Disappointingly, yet in accordance with Criterion’s long-held and long-outdated physical media policy, no English subtitles for the deaf and hard of hearing or English descriptive audio are provided for these two featurettes. This accommodation is reserved, nonsensically, only for the feature film itself, even though any viewer needing or preferring them for the feature would surely wish the same for the supplements.
Also included on the Blu-ray disc is a trailer for the theatrical release of the film. The double-disc jewel box in packaged with a 16-page full-color booklet featuring cover art adapted from the Annie-B Parson collage that served as the Broadway production’s curtain and accompanied by two excellent essays: “Here,” by K. Austin Collins, focusing on American Utopia’s cultural contexts, and “A Way We Could Work This,” by Jia Tolentino, focusing on the production and the film itself.

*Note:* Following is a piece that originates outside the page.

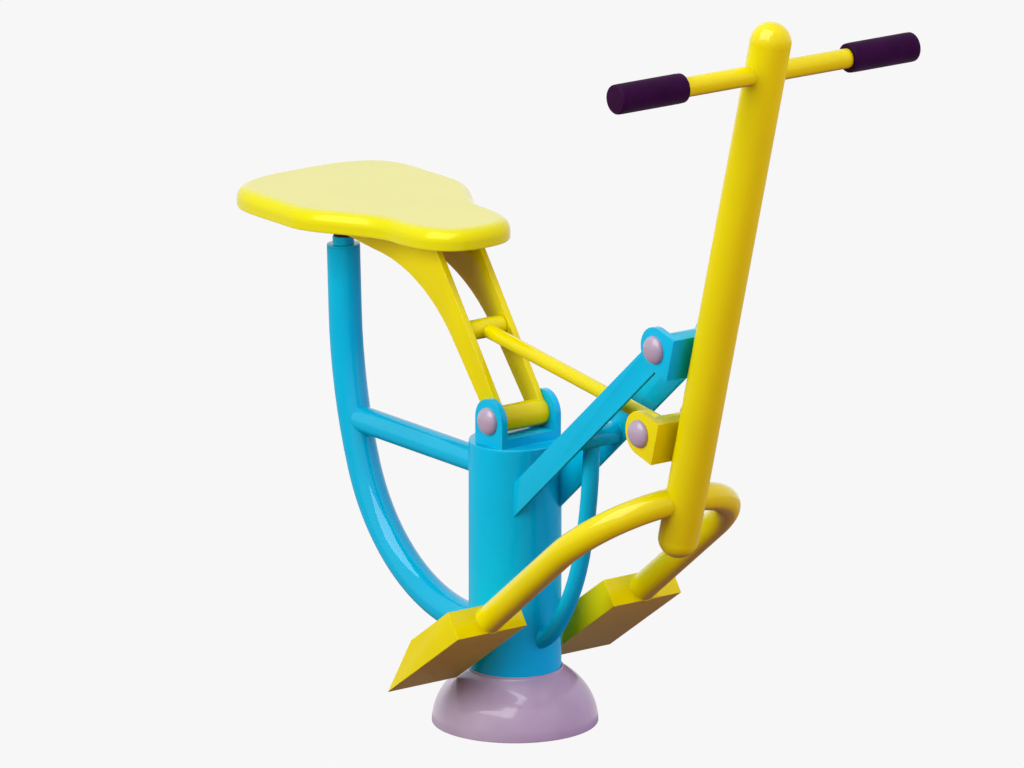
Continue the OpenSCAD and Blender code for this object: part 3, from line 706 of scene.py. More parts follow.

What else could one wish for? Not much, certainly—maybe a CD of the soundtrack? The video featurettes should certainly offer SDH—that would be, one thinks, aligned with the production’s message of celebrating inclusivity—together, these supplements make an excellent case for American Utopia as a great performance film of a great performance and a fascinating meeting of two great American artists in Spike Lee and David Byrne, working together for the first time late in their careers to create something uniquely American, uplifting, and mesmerizing.